La cosa importante, però, è evitare di paragonare mele e arance. Ce lo ricorda Dan Ariely, psicologo all’americana Duke University e fondatore del Center for Advanced Hindsight: «Non bisogna confondere cura con servizio. Un robot può essere ottimo nel fornire un servizio infermieristico, che può addirittura ingenerare l’illusione della cura. Ma è incapace di vero amore, quello che fa crescere e migliorare ». Qui è l’architettura stessa del rapporto a essere sbagliato, perché sbilanciato: «Una relazione deve essere bidirezionale, tu prendi e dai. Se prendi solo, come con una macchina, sembra un vantaggio ma perdi una parte importante. Quella che ti fa crescere insieme, nella consapevolezza che l’altro, per vari aspetti, è magari migliore di te. Sicuramente diverso. Il che non si può certo dire di un software».

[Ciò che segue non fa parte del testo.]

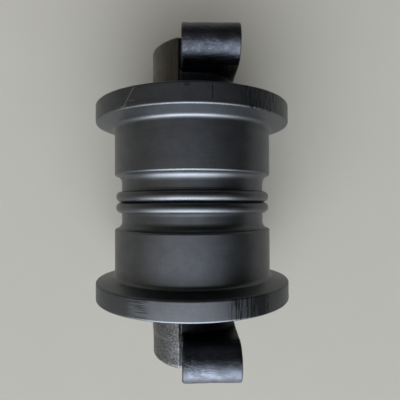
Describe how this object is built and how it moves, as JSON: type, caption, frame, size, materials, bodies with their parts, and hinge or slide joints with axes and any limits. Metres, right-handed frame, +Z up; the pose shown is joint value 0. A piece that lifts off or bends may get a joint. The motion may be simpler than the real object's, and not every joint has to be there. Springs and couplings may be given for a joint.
{
  "type": "track roller",
  "caption": "Two-flange track roller whose welded shell turns on a sealed, oil-filled shaft held by two cast collars with bolt bosses.",
  "frame": {"origin": "on the shaft's axis, midway between the two flanges, which is also the centre of the bounding box", "axes": "+Y along the shaft, +X towards the collars' mounting faces, +Z up as the roller lies on its two flanges"},
  "size_m": [0.19, 0.307, 0.19],
  "materials": {
    "shell_paint": "satin graphite paint over turned steel",
    "collar_paint": "glossy black paint over rough casting",
    "shaft_steel": "ground steel, painted over at its ends",
    "bushing_bronze": "sintered bronze on steel",
    "pin_steel": "hardened steel, lightly oiled",
    "seal_iron": "lapped white iron",
    "seal_rubber": "matt black nitrile rubber",
    "plug_steel": "zinc-plated steel",
    "washer_copper": "annealed copper"
  },
  "bodies": {
    "frame_side": {"shaft": "shaft_steel", "collar_a": "collar_paint", "collar_b": "collar_paint", "lock_pin_a": "pin_steel", "lock_pin_b": "pin_steel", "shaft_oring_a": "seal_rubber", "shaft_oring_b": "seal_rubber", "fixed_seal_ring_a": "seal_iron", "fixed_seal_ring_b": "seal_iron", "fixed_toric_a": "seal_rubber", "fixed_toric_b": "seal_rubber", "oil_plug": "plug_steel", "plug_washer": "washer_copper"},
    "shell": {"shell_half_a": "shell_paint", "shell_half_b": "shell_paint", "bushing_a": "bushing_bronze", "bushing_b": "bushing_bronze", "turning_seal_ring_a": "seal_iron", "turning_seal_ring_b": "seal_iron", "turning_toric_a": "seal_rubber", "turning_toric_b": "seal_rubber"}
  },
  "joints": [
    {"name": "shell_spin", "type": "hinge", "parent": "frame_side", "child": "shell", "pos_m": [0, 0, 0], "axis": [0, 1, 0], "continuous": true}
  ]
}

Senza incorrere nel reato di spoiler, possiamo solo dire che poi le cose si complicano anche per la coppia Theodore- Samantha. In Super Sad True Love Story, l’acclamato romanzo di Gary Shteyngart, ognuno dispone di un äppärät, super-telefonino capace di trasmettere conversazioni e pensieri del suo (sfortunato) possessore, oltre che il suo punteggio di figaggine. L’amore mediato dal computer è ormai il pane e il burro dell’immaginario pop. Che qui fa un salto di qualità e diventa col computer.
La brutta notizia è che dove c’è attaccamento ci sarà perdita. Quando una storia non funziona, anche se ve la siete raccontata tutta da soli, non basta cancellarla o mettere un nuovo annuncio su Meetic, contando sulla legge dei grandi numeri. Disinstallare un amore resta, comunque, un’immane fatica.